We often get questions from people who are not aware how a journal works and do not understand some step in the editiorial process¹, think some step takes too long² or are just very worried³. We also get some questions where a step in the editorial process took ridiculously long⁴. (e.g., a month for initial quality check) or questions asking for expected times for each step for a specific journal⁴ (10 k only link).
The problem with these questions is that we can answer most of them only by reiterating one of the following:
- We cannot possibly predict the editorial decision.
- Depending on the field, publisher and journal, that’s normal / outrageously long.
- The status message probably means that [the editor has to evaluate the reviews].
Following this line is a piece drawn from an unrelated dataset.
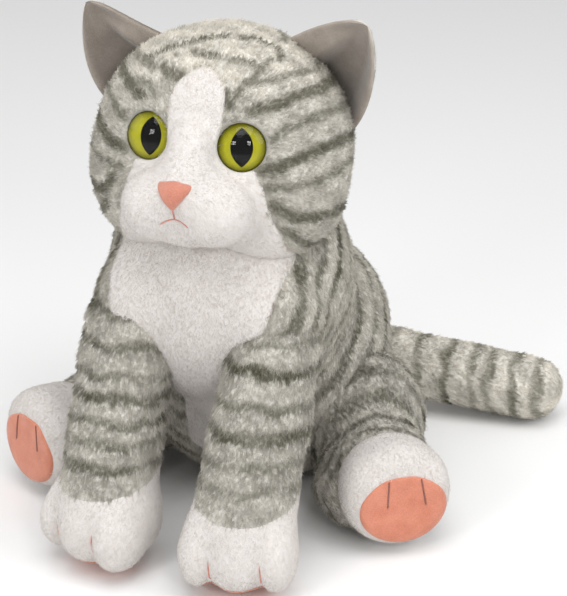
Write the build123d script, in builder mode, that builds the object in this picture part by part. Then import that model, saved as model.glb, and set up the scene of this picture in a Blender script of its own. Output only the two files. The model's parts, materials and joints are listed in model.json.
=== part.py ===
"""A seated plush tabby cat: fur panels sewn over fibre stuffing, with limbs, head, ears and tail that move.

Units are millimetres.  +Z is up, the cat faces -Y, and its left side is +X.
The origin is the centre of the flat seat under the rump, on the surface that the cat sits on.
Every skin is a sewn panel of SKIN thickness, and the stuffing fills the space inside it.
"""

import os
from math import asin, cos, degrees, radians, sin

from build123d import *

# ---------------------------------------------------------------- driving dimensions
SKIN = 2.5  # backing cloth with its short pile
GAP = 0.4  # clearance between two parts that move on each other
THREAD = 0.8  # how far embroidery stands proud of the cloth

RUMP = Vector(0, 0, 66)
RUMP_RADIUS = 75
CHEST = Vector(0, -50, 130)
CHEST_RADIUS = 68
PELLET_BAG = Vector(0, 14, 20)
PELLET_BAG_RADIUS = 25

HEAD = Vector(0, -58, 215)
HEAD_HALF_WIDTH = 72
HEAD_RADIUS = 66
FACE_RADIUS = 100  # the front of the head is flatter than the rest
FACE_FRONT = -54  # ahead of the middle of the head
COLLAR_RADIUS = 76  # outside of the ball-shaped neck collar
COLLAR_TOP = HEAD.Z - 52

MUZZLE = HEAD + Vector(0, -50, -18)
MUZZLE_HALF_WIDTH = 35
MUZZLE_RADIUS = 24.5

EYE_SPREAD = 25  # from the middle of the face to the middle of an eye
EYE_DEPTH = -44  # ahead of the middle of the head
EYE_HEIGHT = 13
EYE_YAW = 15  # each eye looks this many degrees outward
EYE_RADIUS = 12.3
EYE_EDGE = 1.2  # straight rim of the clear lens
EYE_DOME = 5.5
EYE_DISC = 1.6
PUPIL_DEPTH = 0.8
EYE_SHANK_RADIUS = 3.0
EYE_SHANK_LENGTH = 15
WASHER_RADIUS = 9.0
WASHER_THICKNESS = 1.4

EAR_THICKNESS = 2.0  # of each of the two layers
EAR_HEIGHT = 47
EAR_HALF_BASE = 31
EAR_CLEARANCE = 2.4  # between the ear's lower edge and the head

SHOULDER = Vector(41, -98, 118)
SHOULDER_RADIUS = 28.5
WRIST = Vector(42, -141, 37)
WRIST_RADIUS = 25.5
FORELEG_LIFT = 60  # degrees that a foreleg can be raised
PAW = Vector(41, -147, 28)
PAW_HALF_LENGTH = 33
PAW_RADIUS = 28.5

HIP = Vector(62, -14, 43)
HAUNCH_RADIUS = 40
LEG_RADIUS = 27.5
FOOT = Vector(102, -72, 31)
FOOT_RADIUS = 29
FOOT_THICKNESS = 38
FOOT_ROUNDING = 11
SOLE_YAW = 31  # the sole looks this many degrees outward
SOLE_PITCH = 6  # and this many upward
SOLE_HALF_WIDTH = 24
SOLE_HALF_HEIGHT = 19

TAIL_ROOT = Vector(0, 83, 33)
TAIL_ROOT_RADIUS = 14
TAIL_KNEE = Vector(50, 92, 29)
TAIL_KNEE_RADIUS = 20
TAIL_TIP = Vector(138, 98, 20.5)
TAIL_TIP_RADIUS = 19.5
TAIL_LIFT = 40  # the largest bend at the tail's knee, in degrees

SIDES = {"left": 1, "right": -1}

# ---------------------------------------------------------------- shared shapes


def on_side(point, sign):
    """The point for the cat's left side, or its mirror image for the right."""
    return Vector(point.X * sign, point.Y, point.Z)


def revolve_plane(start, direction, outward):
    """A plane for the profile of a round shape: its y runs along the shape, and the seam is outward."""
    across = (outward - direction * outward.dot(direction)).normalized()
    return Plane(origin=start, x_dir=across, z_dir=across.cross(direction))


def ball(centre, radius):
    """A ball whose seam faces away from the middle of the cat, or backward when it is on the middle."""
    seam = 90 if centre.X == 0 else 0 if centre.X > 0 else 180
    with BuildPart() as made:
        with Locations(centre):
            Sphere(radius, rotation=(0, 0, seam))
    return made.part


def stuffed_limb(start, start_radius, end, end_radius, outward):
    """A tapered round limb with a ball at each end."""
    along = end - start
    direction = along.normalized()
    slope = degrees(asin((start_radius - end_radius) / along.length))
    with BuildPart() as limb:
        with BuildSketch(revolve_plane(start, direction, outward)):
            with BuildLine():
                lower = CenterArc((0, 0), start_radius, -90, 90 + slope)
                upper = CenterArc((0, along.length), end_radius, slope, 90 - slope)
                Line(lower @ 1, upper @ 0)
                Line(upper @ 1, lower @ 0)
            make_face()
        revolve(axis=Axis(start, direction))
    return limb.part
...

As different journals or editorial systems use different status messages, and review times vary greatly across fields, this leads to questions that aren’t exactly duplicates of each other but could all be duplicates of a non-existing master question. I here propose to create such a canonical question.
We may use it as a duplicate for questions such as the above, which does not only avoid us dealing with such questions but also helps the asker. It may keep some askers from asking in the first place or help them to focus their question on what is not covered by the canonical question.
This question and answer shall be a community wiki and cover:
- What is the typical workflow of a journal?
- How are the individual steps of this workflow named in different editiorial systems?
- What are the typical durations of individual steps, if they can be given at all? How do they roughly depend on the field?
This is a feature-request, i.e., you can indicate approval or opposition by voting on the question.